## REQUIRED WORK
Copy every line of the listing exactly.
* begin *
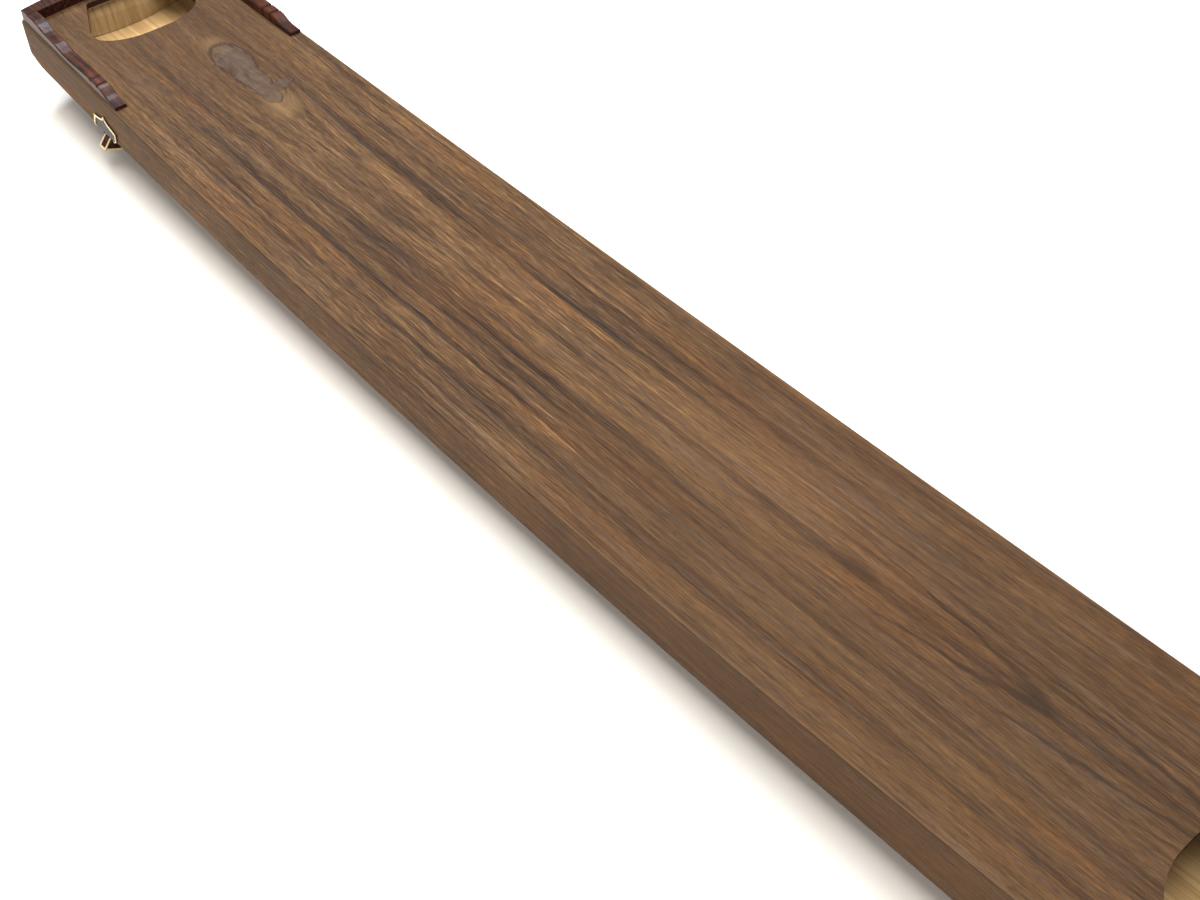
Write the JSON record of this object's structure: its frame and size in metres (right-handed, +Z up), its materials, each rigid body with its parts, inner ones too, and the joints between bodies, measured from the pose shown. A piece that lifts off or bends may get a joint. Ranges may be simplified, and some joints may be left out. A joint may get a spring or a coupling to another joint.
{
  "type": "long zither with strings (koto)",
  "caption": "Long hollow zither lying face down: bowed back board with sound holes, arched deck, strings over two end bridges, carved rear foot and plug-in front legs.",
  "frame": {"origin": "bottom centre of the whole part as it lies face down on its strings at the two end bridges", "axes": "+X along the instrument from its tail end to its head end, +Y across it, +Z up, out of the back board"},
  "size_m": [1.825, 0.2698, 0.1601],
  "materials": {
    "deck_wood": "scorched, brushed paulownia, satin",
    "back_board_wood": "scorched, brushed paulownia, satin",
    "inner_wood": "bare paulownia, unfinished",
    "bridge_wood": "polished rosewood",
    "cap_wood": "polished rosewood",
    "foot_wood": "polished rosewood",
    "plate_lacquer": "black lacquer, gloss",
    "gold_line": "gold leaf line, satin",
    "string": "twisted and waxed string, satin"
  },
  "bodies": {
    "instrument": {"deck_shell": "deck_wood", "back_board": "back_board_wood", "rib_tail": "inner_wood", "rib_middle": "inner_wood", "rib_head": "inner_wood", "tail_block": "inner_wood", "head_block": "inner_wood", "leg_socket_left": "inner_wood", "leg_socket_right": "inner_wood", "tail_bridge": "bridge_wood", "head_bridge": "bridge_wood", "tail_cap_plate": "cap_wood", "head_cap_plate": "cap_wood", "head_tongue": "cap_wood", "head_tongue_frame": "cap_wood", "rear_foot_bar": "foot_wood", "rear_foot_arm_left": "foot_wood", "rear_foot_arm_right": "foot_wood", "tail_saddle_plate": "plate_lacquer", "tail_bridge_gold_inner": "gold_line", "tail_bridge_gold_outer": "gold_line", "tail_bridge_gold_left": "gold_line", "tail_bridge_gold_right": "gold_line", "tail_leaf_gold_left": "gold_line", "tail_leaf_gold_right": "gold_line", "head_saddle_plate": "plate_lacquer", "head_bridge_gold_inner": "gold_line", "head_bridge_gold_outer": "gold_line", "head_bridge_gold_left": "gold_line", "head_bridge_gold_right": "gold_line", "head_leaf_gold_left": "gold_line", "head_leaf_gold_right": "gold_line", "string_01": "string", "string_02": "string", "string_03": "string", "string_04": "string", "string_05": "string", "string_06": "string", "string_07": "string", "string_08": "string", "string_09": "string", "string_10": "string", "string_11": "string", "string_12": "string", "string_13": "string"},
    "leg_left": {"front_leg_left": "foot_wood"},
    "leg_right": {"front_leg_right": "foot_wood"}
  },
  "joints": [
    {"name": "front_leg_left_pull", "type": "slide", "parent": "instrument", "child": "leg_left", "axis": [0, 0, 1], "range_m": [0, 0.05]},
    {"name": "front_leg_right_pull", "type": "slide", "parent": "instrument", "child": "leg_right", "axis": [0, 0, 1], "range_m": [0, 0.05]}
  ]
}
* end *
## RESPONSE
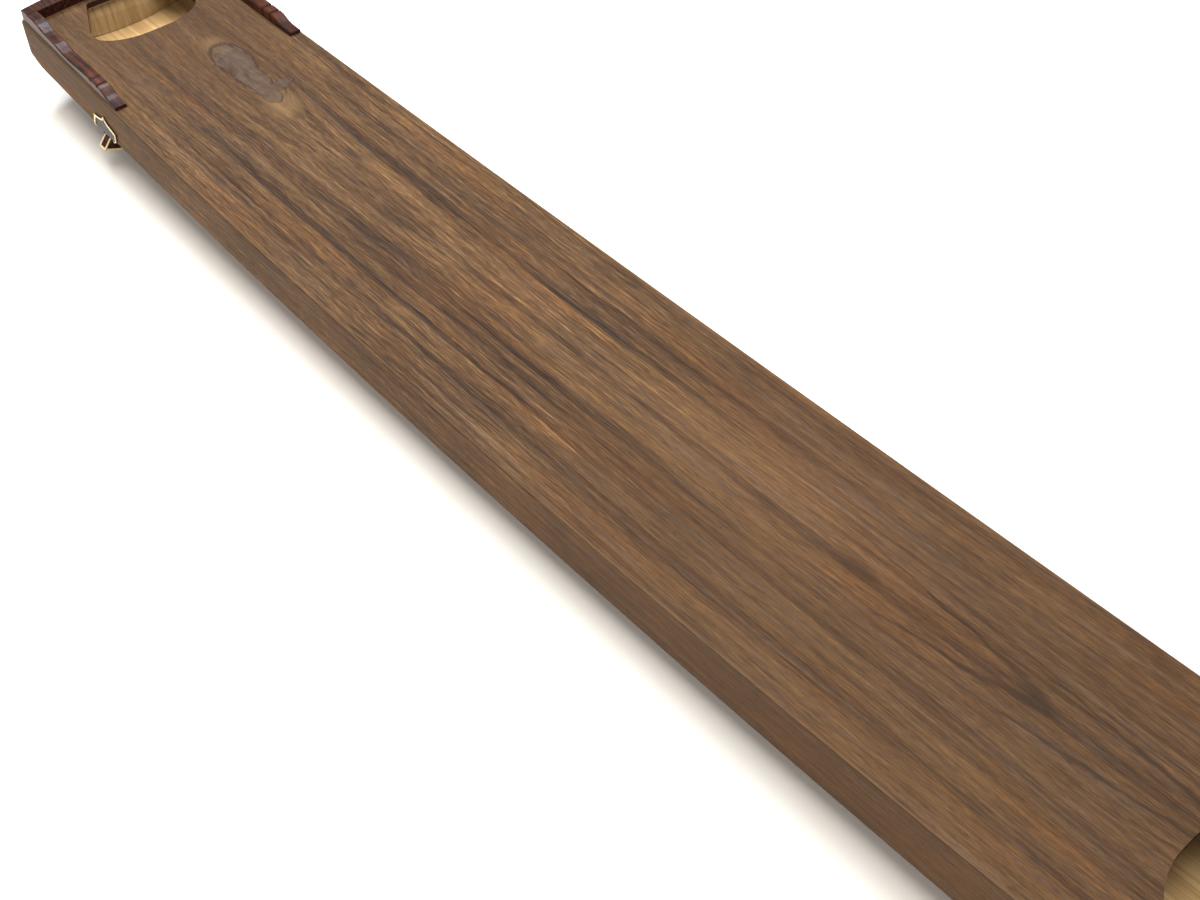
Write the JSON record of this object's structure: its frame and size in metres (right-handed, +Z up), its materials, each rigid body with its parts, inner ones too, and the joints between bodies, measured from the pose shown. A piece that lifts off or bends may get a joint. Ranges may be simplified, and some joints may be left out. A joint may get a spring or a coupling to another joint.
{
  "type": "long zither with strings (koto)",
  "caption": "Long hollow zither lying face down: bowed back board with sound holes, arched deck, strings over two end bridges, carved rear foot and plug-in front legs.",
  "frame": {"origin": "bottom centre of the whole part as it lies face down on its strings at the two end bridges", "axes": "+X along the instrument from its tail end to its head end, +Y across it, +Z up, out of the back board"},
  "size_m": [1.825, 0.2698, 0.1601],
  "materials": {
    "deck_wood": "scorched, brushed paulownia, satin",
    "back_board_wood": "scorched, brushed paulownia, satin",
    "inner_wood": "bare paulownia, unfinished",
    "bridge_wood": "polished rosewood",
    "cap_wood": "polished rosewood",
    "foot_wood": "polished rosewood",
    "plate_lacquer": "black lacquer, gloss",
    "gold_line": "gold leaf line, satin",
    "string": "twisted and waxed string, satin"
  },
  "bodies": {
    "instrument": {"deck_shell": "deck_wood", "back_board": "back_board_wood", "rib_tail": "inner_wood", "rib_middle": "inner_wood", "rib_head": "inner_wood", "tail_block": "inner_wood", "head_block": "inner_wood", "leg_socket_left": "inner_wood", "leg_socket_right": "inner_wood", "tail_bridge": "bridge_wood", "head_bridge": "bridge_wood", "tail_cap_plate": "cap_wood", "head_cap_plate": "cap_wood", "head_tongue": "cap_wood", "head_tongue_frame": "cap_wood", "rear_foot_bar": "foot_wood", "rear_foot_arm_left": "foot_wood", "rear_foot_arm_right": "foot_wood", "tail_saddle_plate": "plate_lacquer", "tail_bridge_gold_inner": "gold_line", "tail_bridge_gold_outer": "gold_line", "tail_bridge_gold_left": "gold_line", "tail_bridge_gold_right": "gold_line", "tail_leaf_gold_left": "gold_line", "tail_leaf_gold_right": "gold_line", "head_saddle_plate": "plate_lacquer", "head_bridge_gold_inner": "gold_line", "head_bridge_gold_outer": "gold_line", "head_bridge_gold_left": "gold_line", "head_bridge_gold_right": "gold_line", "head_leaf_gold_left": "gold_line", "head_leaf_gold_right": "gold_line", "string_01": "string", "string_02": "string", "string_03": "string", "string_04": "string", "string_05": "string", "string_06": "string", "string_07": "string", "string_08": "string", "string_09": "string", "string_10": "string", "string_11": "string", "string_12": "string", "string_13": "string"},
    "leg_left": {"front_leg_left": "foot_wood"},
    "leg_right": {"front_leg_right": "foot_wood"}
  },
  "joints": [
    {"name": "front_leg_left_pull", "type": "slide", "parent": "instrument", "child": "leg_left", "axis": [0, 0, 1], "range_m": [0, 0.05]},
    {"name": "front_leg_right_pull", "type": "slide", "parent": "instrument", "child": "leg_right", "axis": [0, 0, 1], "range_m": [0, 0.05]}
  ]
}